> _Written exercise_
Set down, without alteration, the lines from the one that contains "up, and say" through the final line of the material below.

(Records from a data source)
• • •

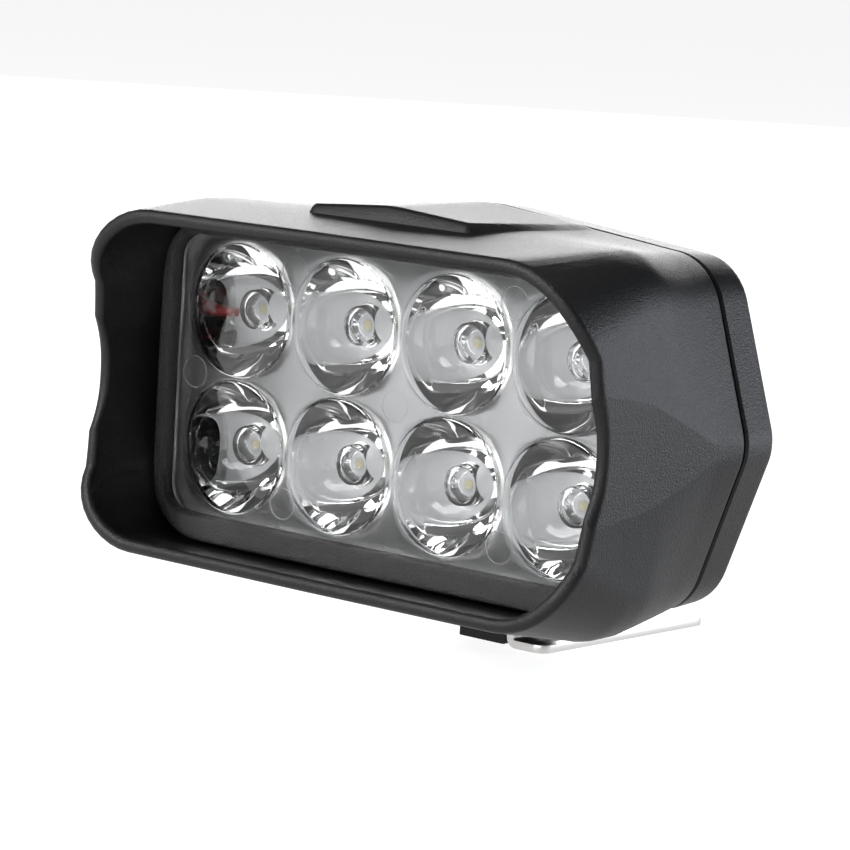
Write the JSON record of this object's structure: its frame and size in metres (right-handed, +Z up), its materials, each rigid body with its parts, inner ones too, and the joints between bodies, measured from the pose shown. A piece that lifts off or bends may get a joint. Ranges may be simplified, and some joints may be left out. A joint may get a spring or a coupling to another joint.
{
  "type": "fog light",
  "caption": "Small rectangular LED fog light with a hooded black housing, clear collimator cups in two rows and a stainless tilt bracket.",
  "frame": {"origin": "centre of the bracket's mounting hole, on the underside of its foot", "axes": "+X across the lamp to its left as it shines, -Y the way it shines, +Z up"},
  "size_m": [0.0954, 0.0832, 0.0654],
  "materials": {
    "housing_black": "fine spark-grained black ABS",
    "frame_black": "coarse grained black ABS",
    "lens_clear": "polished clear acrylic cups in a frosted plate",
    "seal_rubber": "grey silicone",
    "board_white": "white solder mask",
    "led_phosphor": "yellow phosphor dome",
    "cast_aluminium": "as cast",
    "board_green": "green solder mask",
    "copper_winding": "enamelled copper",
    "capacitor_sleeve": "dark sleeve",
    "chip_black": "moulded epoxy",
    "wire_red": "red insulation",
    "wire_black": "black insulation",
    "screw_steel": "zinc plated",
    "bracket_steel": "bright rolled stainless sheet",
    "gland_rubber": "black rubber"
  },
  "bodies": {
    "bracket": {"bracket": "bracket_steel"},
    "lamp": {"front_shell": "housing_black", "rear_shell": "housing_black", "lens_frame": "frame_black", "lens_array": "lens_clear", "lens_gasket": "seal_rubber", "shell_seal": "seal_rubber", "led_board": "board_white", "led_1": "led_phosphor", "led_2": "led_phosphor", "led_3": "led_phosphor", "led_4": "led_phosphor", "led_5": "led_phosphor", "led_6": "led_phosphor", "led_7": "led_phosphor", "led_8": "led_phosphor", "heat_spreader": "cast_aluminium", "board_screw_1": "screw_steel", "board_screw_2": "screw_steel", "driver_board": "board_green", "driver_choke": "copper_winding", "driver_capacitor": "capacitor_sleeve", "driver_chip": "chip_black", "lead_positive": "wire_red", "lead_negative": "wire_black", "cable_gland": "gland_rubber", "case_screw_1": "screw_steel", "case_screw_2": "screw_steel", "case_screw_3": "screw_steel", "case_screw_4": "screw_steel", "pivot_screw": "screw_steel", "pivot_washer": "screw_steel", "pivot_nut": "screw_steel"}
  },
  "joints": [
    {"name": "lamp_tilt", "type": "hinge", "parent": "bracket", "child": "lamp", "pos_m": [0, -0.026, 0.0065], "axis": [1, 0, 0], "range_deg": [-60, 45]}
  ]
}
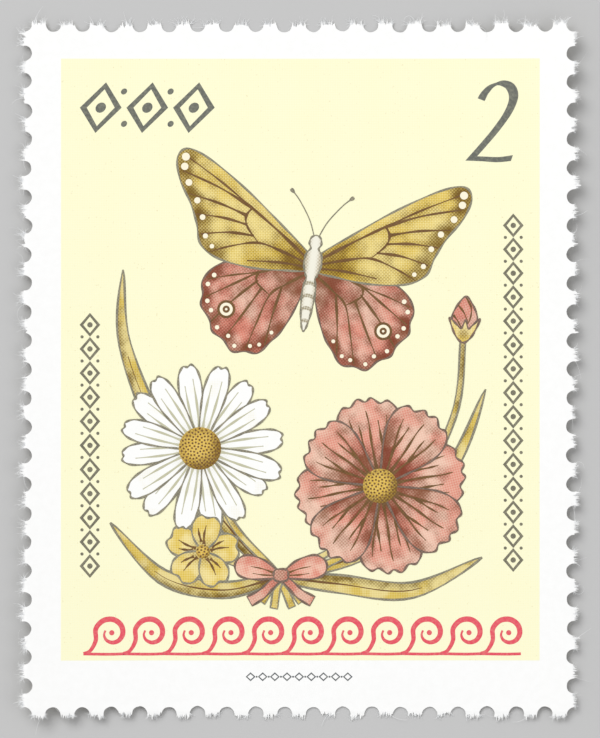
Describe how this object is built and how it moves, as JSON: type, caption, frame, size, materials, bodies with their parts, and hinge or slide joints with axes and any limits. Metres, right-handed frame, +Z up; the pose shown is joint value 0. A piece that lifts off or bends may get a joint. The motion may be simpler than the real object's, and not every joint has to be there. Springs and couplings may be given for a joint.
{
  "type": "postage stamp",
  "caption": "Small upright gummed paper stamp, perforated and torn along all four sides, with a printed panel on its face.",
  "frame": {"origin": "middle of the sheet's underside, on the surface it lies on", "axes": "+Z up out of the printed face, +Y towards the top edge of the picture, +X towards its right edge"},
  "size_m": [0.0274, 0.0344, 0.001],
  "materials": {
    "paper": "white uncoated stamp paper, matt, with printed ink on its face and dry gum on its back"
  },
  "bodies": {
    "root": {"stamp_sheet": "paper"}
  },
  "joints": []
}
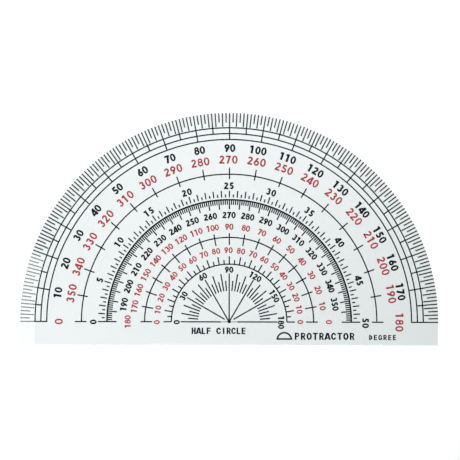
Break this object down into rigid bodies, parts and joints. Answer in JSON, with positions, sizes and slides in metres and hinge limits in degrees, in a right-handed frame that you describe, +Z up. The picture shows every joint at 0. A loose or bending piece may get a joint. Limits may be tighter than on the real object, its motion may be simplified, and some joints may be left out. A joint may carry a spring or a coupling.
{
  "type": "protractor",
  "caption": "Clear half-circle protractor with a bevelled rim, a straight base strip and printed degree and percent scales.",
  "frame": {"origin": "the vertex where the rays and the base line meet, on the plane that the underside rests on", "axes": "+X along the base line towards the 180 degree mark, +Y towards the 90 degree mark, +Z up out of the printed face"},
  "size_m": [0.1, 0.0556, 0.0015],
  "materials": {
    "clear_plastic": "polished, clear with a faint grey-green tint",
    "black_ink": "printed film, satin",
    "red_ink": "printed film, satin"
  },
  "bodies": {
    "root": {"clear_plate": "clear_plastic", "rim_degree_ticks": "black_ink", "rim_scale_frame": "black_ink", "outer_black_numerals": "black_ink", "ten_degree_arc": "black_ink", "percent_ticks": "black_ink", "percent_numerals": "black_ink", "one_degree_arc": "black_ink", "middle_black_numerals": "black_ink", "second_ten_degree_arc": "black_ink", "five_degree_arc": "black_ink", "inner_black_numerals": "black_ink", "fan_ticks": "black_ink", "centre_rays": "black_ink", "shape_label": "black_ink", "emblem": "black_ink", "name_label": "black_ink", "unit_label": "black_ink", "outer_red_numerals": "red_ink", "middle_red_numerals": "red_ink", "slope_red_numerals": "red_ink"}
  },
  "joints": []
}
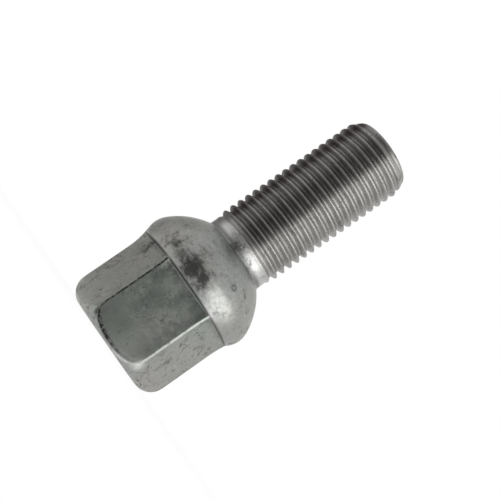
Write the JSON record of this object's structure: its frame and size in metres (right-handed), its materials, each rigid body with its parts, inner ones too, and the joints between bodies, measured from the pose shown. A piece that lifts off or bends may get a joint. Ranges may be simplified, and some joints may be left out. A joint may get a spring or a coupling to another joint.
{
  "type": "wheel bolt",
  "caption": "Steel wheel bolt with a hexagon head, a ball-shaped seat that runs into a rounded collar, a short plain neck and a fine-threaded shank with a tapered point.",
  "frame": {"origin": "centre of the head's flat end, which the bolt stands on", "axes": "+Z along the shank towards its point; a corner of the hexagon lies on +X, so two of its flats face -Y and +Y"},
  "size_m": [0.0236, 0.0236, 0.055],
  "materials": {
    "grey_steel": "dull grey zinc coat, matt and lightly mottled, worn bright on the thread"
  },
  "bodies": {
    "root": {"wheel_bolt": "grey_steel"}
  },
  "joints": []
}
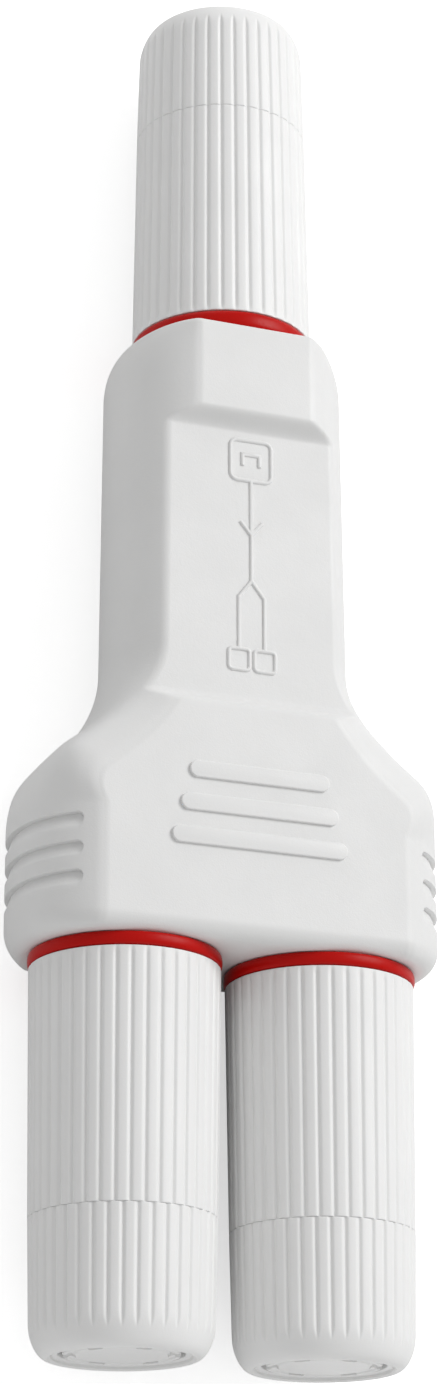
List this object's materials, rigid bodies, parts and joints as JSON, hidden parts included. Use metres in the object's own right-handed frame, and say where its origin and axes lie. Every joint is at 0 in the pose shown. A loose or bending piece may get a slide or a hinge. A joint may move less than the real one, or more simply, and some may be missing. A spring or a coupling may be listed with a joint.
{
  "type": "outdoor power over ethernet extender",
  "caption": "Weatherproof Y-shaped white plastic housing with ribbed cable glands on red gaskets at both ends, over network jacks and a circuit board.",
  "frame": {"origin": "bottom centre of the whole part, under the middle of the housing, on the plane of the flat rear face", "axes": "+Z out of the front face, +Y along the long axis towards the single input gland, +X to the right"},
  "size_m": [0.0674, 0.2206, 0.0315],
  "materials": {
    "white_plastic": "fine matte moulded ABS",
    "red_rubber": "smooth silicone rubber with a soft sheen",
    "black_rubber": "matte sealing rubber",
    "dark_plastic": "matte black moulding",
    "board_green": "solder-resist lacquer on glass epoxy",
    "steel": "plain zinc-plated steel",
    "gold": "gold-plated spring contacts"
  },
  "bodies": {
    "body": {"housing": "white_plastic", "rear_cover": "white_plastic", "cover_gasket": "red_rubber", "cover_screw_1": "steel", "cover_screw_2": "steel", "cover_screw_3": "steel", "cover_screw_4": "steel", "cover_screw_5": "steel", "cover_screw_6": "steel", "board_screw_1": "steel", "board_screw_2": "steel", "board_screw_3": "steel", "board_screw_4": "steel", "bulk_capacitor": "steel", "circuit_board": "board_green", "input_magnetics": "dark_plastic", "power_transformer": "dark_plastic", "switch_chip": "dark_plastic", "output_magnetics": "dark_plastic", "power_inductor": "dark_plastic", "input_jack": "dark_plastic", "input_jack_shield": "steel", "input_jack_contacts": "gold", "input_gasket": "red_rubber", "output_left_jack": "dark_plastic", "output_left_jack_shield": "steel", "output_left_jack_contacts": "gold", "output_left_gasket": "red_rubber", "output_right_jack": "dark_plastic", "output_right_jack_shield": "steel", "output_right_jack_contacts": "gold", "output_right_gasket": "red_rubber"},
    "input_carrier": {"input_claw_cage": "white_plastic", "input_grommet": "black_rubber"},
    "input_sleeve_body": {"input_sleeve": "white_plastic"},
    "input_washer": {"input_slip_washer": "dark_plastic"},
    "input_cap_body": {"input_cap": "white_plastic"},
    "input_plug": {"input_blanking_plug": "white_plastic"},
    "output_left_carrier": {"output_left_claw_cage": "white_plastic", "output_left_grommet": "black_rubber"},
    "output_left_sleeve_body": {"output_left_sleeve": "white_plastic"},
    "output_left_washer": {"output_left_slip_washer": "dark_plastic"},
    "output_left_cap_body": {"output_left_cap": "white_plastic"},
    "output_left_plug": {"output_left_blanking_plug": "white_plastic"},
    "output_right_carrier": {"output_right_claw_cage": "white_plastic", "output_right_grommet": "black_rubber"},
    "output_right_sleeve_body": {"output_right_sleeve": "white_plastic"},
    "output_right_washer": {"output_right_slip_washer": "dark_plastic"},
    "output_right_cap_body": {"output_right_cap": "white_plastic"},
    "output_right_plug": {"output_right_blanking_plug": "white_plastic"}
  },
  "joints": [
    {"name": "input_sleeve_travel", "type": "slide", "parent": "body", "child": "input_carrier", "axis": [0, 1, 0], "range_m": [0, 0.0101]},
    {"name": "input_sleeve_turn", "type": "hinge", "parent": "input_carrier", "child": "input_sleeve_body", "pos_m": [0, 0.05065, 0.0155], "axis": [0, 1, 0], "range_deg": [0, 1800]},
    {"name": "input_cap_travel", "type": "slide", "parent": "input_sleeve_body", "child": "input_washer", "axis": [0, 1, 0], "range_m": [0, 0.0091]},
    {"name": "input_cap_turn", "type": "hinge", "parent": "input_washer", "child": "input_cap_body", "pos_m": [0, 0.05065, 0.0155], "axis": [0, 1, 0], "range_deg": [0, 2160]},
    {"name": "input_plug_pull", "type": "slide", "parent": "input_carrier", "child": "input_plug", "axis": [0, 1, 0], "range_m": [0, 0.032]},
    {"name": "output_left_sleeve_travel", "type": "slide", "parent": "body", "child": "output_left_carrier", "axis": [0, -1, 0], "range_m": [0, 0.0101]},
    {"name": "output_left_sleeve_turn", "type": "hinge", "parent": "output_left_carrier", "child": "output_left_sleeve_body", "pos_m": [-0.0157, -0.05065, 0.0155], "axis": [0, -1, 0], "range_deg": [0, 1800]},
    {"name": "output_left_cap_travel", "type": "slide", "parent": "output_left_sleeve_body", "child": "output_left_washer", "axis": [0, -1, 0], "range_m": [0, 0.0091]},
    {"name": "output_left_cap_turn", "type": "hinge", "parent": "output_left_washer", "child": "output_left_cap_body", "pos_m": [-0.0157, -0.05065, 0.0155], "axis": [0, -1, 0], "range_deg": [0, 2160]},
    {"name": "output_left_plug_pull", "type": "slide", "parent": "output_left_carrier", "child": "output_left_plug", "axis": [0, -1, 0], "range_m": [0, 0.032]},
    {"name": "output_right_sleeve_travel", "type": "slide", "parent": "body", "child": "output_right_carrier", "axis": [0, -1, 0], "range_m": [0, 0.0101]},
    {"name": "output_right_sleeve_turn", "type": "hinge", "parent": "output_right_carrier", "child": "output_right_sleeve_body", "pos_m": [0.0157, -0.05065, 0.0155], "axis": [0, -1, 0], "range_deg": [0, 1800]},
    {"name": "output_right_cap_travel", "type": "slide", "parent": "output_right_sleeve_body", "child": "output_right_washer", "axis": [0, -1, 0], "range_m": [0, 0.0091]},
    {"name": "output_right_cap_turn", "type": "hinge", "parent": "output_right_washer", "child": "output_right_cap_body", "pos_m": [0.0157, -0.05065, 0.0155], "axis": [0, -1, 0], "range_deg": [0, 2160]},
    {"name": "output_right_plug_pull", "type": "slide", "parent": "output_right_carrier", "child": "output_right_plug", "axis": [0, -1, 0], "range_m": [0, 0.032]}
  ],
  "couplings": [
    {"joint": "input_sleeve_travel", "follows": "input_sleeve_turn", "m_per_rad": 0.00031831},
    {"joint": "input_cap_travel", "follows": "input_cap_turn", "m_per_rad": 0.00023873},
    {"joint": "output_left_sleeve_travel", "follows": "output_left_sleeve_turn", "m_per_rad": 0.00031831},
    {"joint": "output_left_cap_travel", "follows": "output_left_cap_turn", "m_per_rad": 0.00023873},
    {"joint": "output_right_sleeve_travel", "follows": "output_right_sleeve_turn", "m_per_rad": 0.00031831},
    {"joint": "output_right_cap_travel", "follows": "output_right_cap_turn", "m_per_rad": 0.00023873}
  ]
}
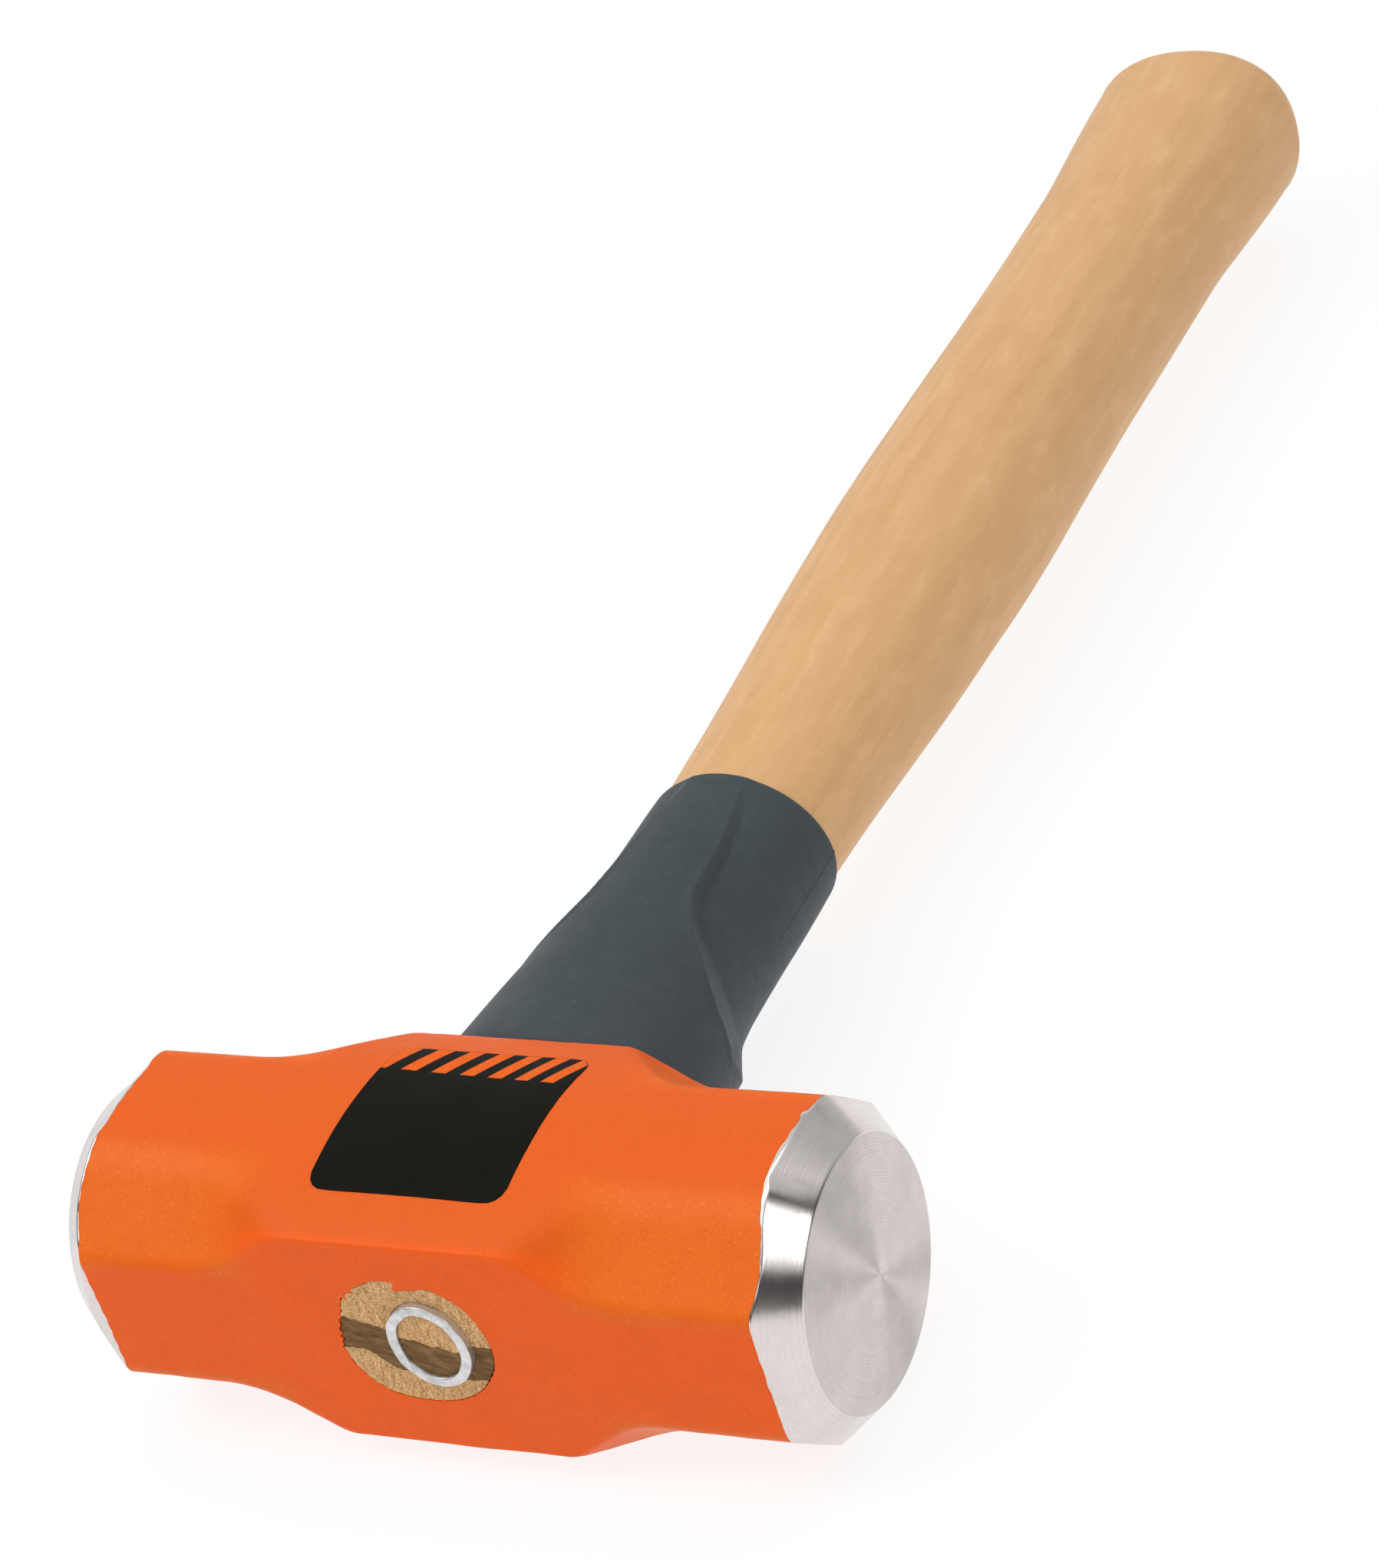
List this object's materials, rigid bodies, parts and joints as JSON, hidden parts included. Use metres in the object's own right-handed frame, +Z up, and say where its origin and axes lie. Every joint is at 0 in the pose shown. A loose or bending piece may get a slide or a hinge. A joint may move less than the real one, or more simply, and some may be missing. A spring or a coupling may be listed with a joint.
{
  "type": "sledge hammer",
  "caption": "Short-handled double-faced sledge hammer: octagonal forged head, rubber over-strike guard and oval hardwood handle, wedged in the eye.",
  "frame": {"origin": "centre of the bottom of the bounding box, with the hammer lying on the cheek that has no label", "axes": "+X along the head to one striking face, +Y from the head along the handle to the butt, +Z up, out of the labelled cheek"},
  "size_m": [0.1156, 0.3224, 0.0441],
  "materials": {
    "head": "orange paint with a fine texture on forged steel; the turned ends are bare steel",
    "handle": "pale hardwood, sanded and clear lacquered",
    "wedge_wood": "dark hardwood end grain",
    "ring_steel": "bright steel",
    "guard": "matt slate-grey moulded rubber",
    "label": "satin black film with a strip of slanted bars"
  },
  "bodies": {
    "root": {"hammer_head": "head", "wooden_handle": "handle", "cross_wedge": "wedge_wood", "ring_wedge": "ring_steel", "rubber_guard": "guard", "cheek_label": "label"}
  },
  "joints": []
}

• • •

> _Written solution_
List this object's materials, rigid bodies, parts and joints as JSON, hidden parts included. Use metres in the object's own right-handed frame, +Z up, and say where its origin and axes lie. Every joint is at 0 in the pose shown. A loose or bending piece may get a slide or a hinge. A joint may move less than the real one, or more simply, and some may be missing. A spring or a coupling may be listed with a joint.
{
  "type": "sledge hammer",
  "caption": "Short-handled double-faced sledge hammer: octagonal forged head, rubber over-strike guard and oval hardwood handle, wedged in the eye.",
  "frame": {"origin": "centre of the bottom of the bounding box, with the hammer lying on the cheek that has no label", "axes": "+X along the head to one striking face, +Y from the head along the handle to the butt, +Z up, out of the labelled cheek"},
  "size_m": [0.1156, 0.3224, 0.0441],
  "materials": {
    "head": "orange paint with a fine texture on forged steel; the turned ends are bare steel",
    "handle": "pale hardwood, sanded and clear lacquered",
    "wedge_wood": "dark hardwood end grain",
    "ring_steel": "bright steel",
    "guard": "matt slate-grey moulded rubber",
    "label": "satin black film with a strip of slanted bars"
  },
  "bodies": {
    "root": {"hammer_head": "head", "wooden_handle": "handle", "cross_wedge": "wedge_wood", "ring_wedge": "ring_steel", "rubber_guard": "guard", "cheek_label": "label"}
  },
  "joints": []
}